BEGIN

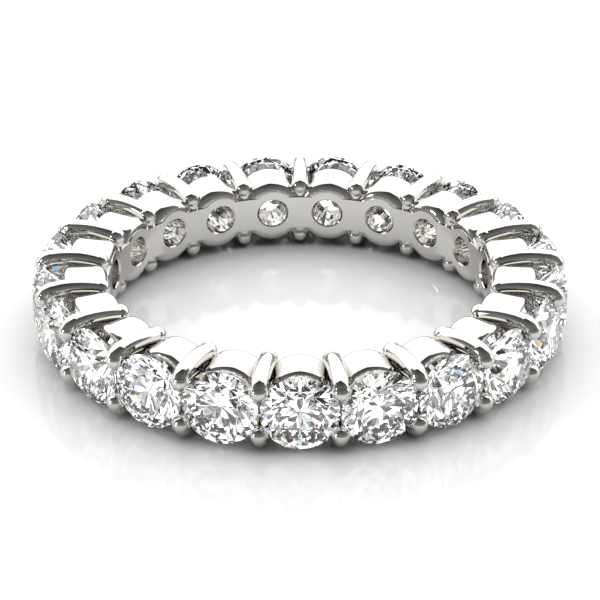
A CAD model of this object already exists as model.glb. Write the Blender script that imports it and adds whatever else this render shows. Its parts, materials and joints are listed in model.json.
"""Looks of the eternity wedding ring: materials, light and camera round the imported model.

All lengths are in metres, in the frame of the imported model: +Z is the ring's axis, the ring lies
on z = 0, and the camera looks along +Y.
"""

import json
import math

import bpy
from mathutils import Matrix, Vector


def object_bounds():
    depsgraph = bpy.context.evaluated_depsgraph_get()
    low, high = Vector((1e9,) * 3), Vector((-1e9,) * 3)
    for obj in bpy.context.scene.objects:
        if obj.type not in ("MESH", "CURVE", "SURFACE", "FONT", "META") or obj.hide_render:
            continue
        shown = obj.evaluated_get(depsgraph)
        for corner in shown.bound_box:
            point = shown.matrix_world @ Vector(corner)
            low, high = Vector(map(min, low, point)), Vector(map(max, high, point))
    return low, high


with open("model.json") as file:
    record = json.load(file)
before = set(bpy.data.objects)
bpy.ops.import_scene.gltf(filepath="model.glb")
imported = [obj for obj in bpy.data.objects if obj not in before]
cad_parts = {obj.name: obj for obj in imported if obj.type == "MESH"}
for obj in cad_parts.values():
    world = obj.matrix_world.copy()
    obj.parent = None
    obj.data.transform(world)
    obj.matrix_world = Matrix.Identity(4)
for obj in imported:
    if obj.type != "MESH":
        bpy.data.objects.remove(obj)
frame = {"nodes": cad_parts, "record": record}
cad_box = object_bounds()

MM = 0.001

# The camera, fitted to the 21 repeats of the ring in the photograph
IMAGE_SIDE = 600
FOCAL_PX = 3238.3
SENSOR = 36.0
CAMERA_DISTANCE = 139.71 * MM
CAMERA_ELEVATION = math.radians(26.246)
RING_ABOVE_CENTRE_PX = 7.26
CLIP = (1 * MM, 10.0)

# The world has three lights: one for what the camera and the mirrors see, one for the floor and one
# for what is seen through the stones. This is the strength of them all
WORLD_STRENGTH = 1.75

# The first light is a white tent with an opening on the camera's side. Pairs of the height in
# degrees and the opening's reach at that height, in degrees to either side of -Y
OPENING = ((0, 86), (12, 94), (35, 92), (60, 76), (90, 60))
OPENING_SOFT = math.radians(2.5)
# Grey of the dark room behind the opening, in pairs with the height in degrees
ROOM = ((0, 0.15), (30, 0.1), (60, 0.05), (85, 0.02))
# Grey of the tent, in pairs with the height in degrees: white, above a dark line at the horizon
TENT = ((0, 0.15), (3, 0.3), (6, 1))
# A small square lamp low in the opening, towards its left edge
LAMP_AZIMUTH = math.radians(-66)
LAMP_ELEVATION = math.radians(11)
LAMP_HALF = math.radians(5)
LAMP_STRENGTH = 6.0

# The floor's light comes from behind and overhead. By the part of its direction along +Y, it fades
# in from nothing at the first value to full at the second
FLOOR_FADE = (-0.8, 0.1)

# Through the stones shows a pattern of flat panels. Each panel draws a random number from 0 to 1,
# and its grey is the one in the last pair that starts at or below that number
PANEL_SCALE = 4.2
PANELS = ((0.0, 0.0), (0.24, 0.05), (0.3, 0.3), (0.36, 0.65), (0.42, 1.2))
# Smaller cells over the panels draw two numbers. Those whose first is above GLINT_FROM are glints,
# and the second gives their colour
GLINT_SCALE = 14.0
GLINT_FROM = 0.91
GLINT_SHARE = 0.45
GLINTS = (
    (0.0, (0.45, 0.65, 1.0)),
    (0.4, (1.0, 0.75, 0.5)),
    (0.55, (0.6, 0.9, 1.0)),
    (0.85, (1.0, 0.9, 0.55)),
)

# White gold: its tone wanders between two colours and its polish between two roughnesses
GOLD_COLOURS = ((0.66, 0.645, 0.615), (0.70, 0.685, 0.655))
GOLD_ROUGHNESS = (0.02, 0.09)
GOLD_TONE = {"scale": 900.0, "detail": 3.0}
GOLD_MARKS = {"scale": 2500.0, "detail": 4.0, "rough": 0.6}

# Diamond: its tint wanders between a bluish and a yellowish white
DIAMOND_COLOURS = ((0.985, 0.99, 1.0), (1.0, 0.995, 0.985))
DIAMOND_IOR = 2.417
DIAMOND_SPECULAR = 0.25
DIAMOND_TINT = {"scale": 180.0, "detail": 1.0}

FLOOR_HALF = 1.5
FLOOR_GREY = 0.9
FLOOR_ROUGHNESS = 0.08
FLOOR_SPECULAR = 0.3

# Enough bounces for light to find its way out of the stones
BOUNCES = {"max_bounces": 24, "transmission_bounces": 20, "glossy_bounces": 8}


def rgba(colour):
    """A colour for a socket, from a grey level or an RGB colour."""
    rgb = colour if isinstance(colour, tuple) else (colour, colour, colour)
    return (*rgb, 1)


class Nodes:
    """A small helper that builds a node tree from nested calls."""

    def __init__(self, tree):
        tree.nodes.clear()
        self.tree = tree

    def add(self, kind, **settings):
        node = self.tree.nodes.new(kind)
        for name, value in settings.items():
            setattr(node, name, value)
        return node

    def plug(self, socket, value):
        if isinstance(value, bpy.types.NodeSocket):
            self.tree.links.new(value, socket)
        else:
            socket.default_value = value

    def split(self, kind, value):
        """The three parts of a vector or a colour."""
        node = self.add(kind)
        self.plug(node.inputs[0], value)
        return node.outputs

    def math(self, operation, *values, clamp=False):
        node = self.add("ShaderNodeMath", operation=operation, use_clamp=clamp)
        for socket, value in zip(node.inputs, values):
            self.plug(socket, value)
        return node.outputs[0]

    def ramp(self, value, stops, interpolation="LINEAR"):
        """A colour ramp: each stop is a place from 0 to 1 and a grey level or an RGB colour."""
        node = self.add("ShaderNodeValToRGB")
        node.color_ramp.interpolation = interpolation
        elements = node.color_ramp.elements
        while len(elements) > 1:
            elements.remove(elements[-1])
        for k, (place, colour) in enumerate(stops):
            element = elements[0] if k == 0 else elements.new(place)
            element.position = place
            element.color = rgba(colour)
        self.plug(node.inputs[0], value)
        return node.outputs[0]

    def height_ramp(self, height, pairs, full=1):
        """A ramp over the height, 1 at the zenith, from pairs of degrees and a part of full."""
        return self.ramp(height, [(angle / 90, share / full) for angle, share in pairs])

    def step(self, value, low, high):
        """0 below low, 1 above high, smooth between."""
        node = self.add("ShaderNodeMapRange", interpolation_type="SMOOTHSTEP", clamp=True)
        self.plug(node.inputs["Value"], value)
        self.plug(node.inputs["From Min"], low)
        self.plug(node.inputs["From Max"], high)
        return node.outputs[0]

    def mix(self, share, a, b):
        """A colour between a and b. Sockets 6 and 7, and output 2, are the node's colour ones."""
        node = self.add("ShaderNodeMix", data_type="RGBA")
        self.plug(node.inputs[0], share)
        self.plug(node.inputs[6], a)
        self.plug(node.inputs[7], b)
        return node.outputs[2]

    def noise(self, scale, detail, rough=0.5):
        """A smooth random level, fixed to the object."""
        coords = self.add("ShaderNodeTexCoord")
        node = self.add("ShaderNodeTexNoise")
        self.plug(node.inputs["Vector"], coords.outputs["Object"])
        node.inputs["Scale"].default_value = scale
        node.inputs["Detail"].default_value = detail
        node.inputs["Roughness"].default_value = rough
        return node.outputs["Fac"]

    def cells(self, vector, scale):
        """Random numbers, three for each cell of space."""
        node = self.add("ShaderNodeTexVoronoi")
        self.plug(node.inputs["Vector"], vector)
        node.inputs["Scale"].default_value = scale
        return self.split("ShaderNodeSeparateColor", node.outputs["Color"])


def make_camera():
    """A long lens in front of the ring, looking down at it, aimed just below the ring's middle."""
    lo, hi = cad_box
    middle = Vector((0, 0, (lo.z + hi.z) / 2))
    back = Vector((0, -math.cos(CAMERA_ELEVATION), math.sin(CAMERA_ELEVATION)))
    up = Vector((0, math.sin(CAMERA_ELEVATION), math.cos(CAMERA_ELEVATION)))
    aim = middle - up * (RING_ABOVE_CENTRE_PX / FOCAL_PX * CAMERA_DISTANCE)
    data = bpy.data.cameras.new("camera")
    data.sensor_width = SENSOR
    data.lens = FOCAL_PX / IMAGE_SIDE * SENSOR
    data.clip_start, data.clip_end = CLIP
    camera = bpy.data.objects.new("camera", data)
    camera.location = middle + back * CAMERA_DISTANCE
    camera.rotation_mode = "QUATERNION"
    camera.rotation_quaternion = (aim - camera.location).to_track_quat("-Z", "Y")
    bpy.context.collection.objects.link(camera)
    bpy.context.scene.camera = camera


def tent_light(n, direction):
    """What the camera and the mirrors see: white round and above, a dark opening and one lamp."""
    x, y, z = n.split("ShaderNodeSeparateXYZ", direction)
    azimuth = n.math("ARCTAN2", x, n.math("MULTIPLY", y, -1.0))
    elevation = n.math("ARCSINE", z)
    height = n.math("DIVIDE", elevation, math.pi / 2, clamp=True)
    reach = n.math("MULTIPLY", n.height_ramp(height, OPENING, full=180), math.pi)
    past_reach = n.math("SUBTRACT", n.math("ABSOLUTE", azimuth), reach)
    beside = n.step(past_reach, -OPENING_SOFT, OPENING_SOFT)
    dark = n.height_ramp(height, ROOM)
    tent = n.height_ramp(height, TENT)
    across = n.math("COMPARE", azimuth, LAMP_AZIMUTH, LAMP_HALF)
    along = n.math("COMPARE", elevation, LAMP_ELEVATION, LAMP_HALF)
    lamp = n.math("MULTIPLY", across, along)
    return n.mix(lamp, n.mix(beside, dark, tent), rgba(LAMP_STRENGTH))


def floor_light(n, direction):
    """What lights the floor: white from behind and overhead."""
    along_y = n.split("ShaderNodeSeparateXYZ", direction)[1]
    return n.step(along_y, *FLOOR_FADE)


def stone_light(n, direction):
    """What is seen through the stones: white, grey and dark panels, and a few coloured glints."""
    panel = n.cells(direction, PANEL_SCALE)
    panels = n.ramp(panel[0], PANELS, interpolation="CONSTANT")
    glint = n.cells(direction, GLINT_SCALE)
    tint = n.ramp(glint[1], GLINTS, interpolation="CONSTANT")
    coloured = n.math("GREATER_THAN", glint[0], GLINT_FROM)
    return n.mix(n.math("MULTIPLY", coloured, GLINT_SHARE), panels, tint)


def make_world():
    """The three lights, each for its own kind of ray."""
    world = bpy.data.worlds.new("studio")
    bpy.context.scene.world = world
    world.use_nodes = True
    n = Nodes(world.node_tree)
    direction = n.add("ShaderNodeTexCoord").outputs["Generated"]
    ray = n.add("ShaderNodeLightPath").outputs
    around = n.mix(ray["Is Diffuse Ray"], tent_light(n, direction), floor_light(n, direction))
    light = n.mix(ray["Is Transmission Ray"], around, stone_light(n, direction))
    background = n.add("ShaderNodeBackground")
    n.plug(background.inputs["Color"], light)
    background.inputs["Strength"].default_value = WORLD_STRENGTH
    out = n.add("ShaderNodeOutputWorld")
    n.plug(out.inputs["Surface"], background.outputs[0])


def new_material(name):
    """A material with one shader, its helper for nodes, and the shader's sockets."""
    material = bpy.data.materials.new(name)
    material.use_nodes = True
    n = Nodes(material.node_tree)
    shader = n.add("ShaderNodeBsdfPrincipled")
    out = n.add("ShaderNodeOutputMaterial")
    n.plug(out.inputs["Surface"], shader.outputs[0])
    return material, n, shader.inputs


def make_floor():
    """A wide white surface that the ring lies on."""
    mesh = bpy.data.meshes.new("floor")
    side = FLOOR_HALF
    corners = [(-side, -side, 0), (side, -side, 0), (side, side, 0), (-side, side, 0)]
    mesh.from_pydata(corners, [], [(0, 1, 2, 3)])
    floor = bpy.data.objects.new("floor", mesh)
    bpy.context.collection.objects.link(floor)
    material, _, sockets = new_material("floor")
    sockets["Base Color"].default_value = rgba(FLOOR_GREY)
    sockets["Roughness"].default_value = FLOOR_ROUGHNESS
    sockets["Specular IOR Level"].default_value = FLOOR_SPECULAR
    mesh.materials.append(material)
    # The floor isn't seen through the stones, so below the horizon too they show their own light
    floor.visible_transmission = False


def white_gold():
    """Polished white gold: a slightly warm mirror with the faintest polishing marks."""
    material, n, sockets = new_material("white_gold")
    sockets["Metallic"].default_value = 1.0
    colour = n.mix(n.noise(**GOLD_TONE), *map(rgba, GOLD_COLOURS))
    n.plug(sockets["Base Color"], colour)
    rough = n.add("ShaderNodeMapRange")
    n.plug(rough.inputs["Value"], n.noise(**GOLD_MARKS))
    rough.inputs["To Min"].default_value, rough.inputs["To Max"].default_value = GOLD_ROUGHNESS
    n.plug(sockets["Roughness"], rough.outputs[0])
    return material


def diamond():
    """Colourless diamond: clear, highly refracting, with a breath of tint from stone to stone."""
    material, n, sockets = new_material("diamond")
    sockets["Transmission Weight"].default_value = 1.0
    sockets["IOR"].default_value = DIAMOND_IOR
    sockets["Roughness"].default_value = 0.0
    sockets["Specular IOR Level"].default_value = DIAMOND_SPECULAR
    colour = n.mix(n.noise(**DIAMOND_TINT), *map(rgba, DIAMOND_COLOURS))
    n.plug(sockets["Base Color"], colour)
    return material


def finish_cad():
    """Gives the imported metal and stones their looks."""
    looks = {"white_gold": white_gold(), "diamond": diamond()}
    for entry in frame["record"]["subparts"]:
        node = frame["nodes"][entry["node"]]
        for slot in node.material_slots:
            slot.material = looks[entry["material_slot"]]


def light_paths():
    """How far light is followed, and how its brightness is shown."""
    scene = bpy.context.scene
    for name, bounces in BOUNCES.items():
        setattr(scene.cycles, name, bounces)
    # No light reaches the floor by way of the metal's mirrors
    scene.cycles.caustics_reflective = False
    scene.cycles.use_denoising = True
    scene.view_settings.view_transform = "Standard"


make_camera()
make_world()
make_floor()
finish_cad()
light_paths()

END

Given task >> Each line from the line with "return low, high" to the line with "obj.data.transform(world)" is to be echoed exactly; both boundary lines are included, and nothing else is to be output.

Task output >>
    return low, high


with open("model.json") as file:
    record = json.load(file)
before = set(bpy.data.objects)
bpy.ops.import_scene.gltf(filepath="model.glb")
imported = [obj for obj in bpy.data.objects if obj not in before]
cad_parts = {obj.name: obj for obj in imported if obj.type == "MESH"}
for obj in cad_parts.values():
    world = obj.matrix_world.copy()
    obj.parent = None
    obj.data.transform(world)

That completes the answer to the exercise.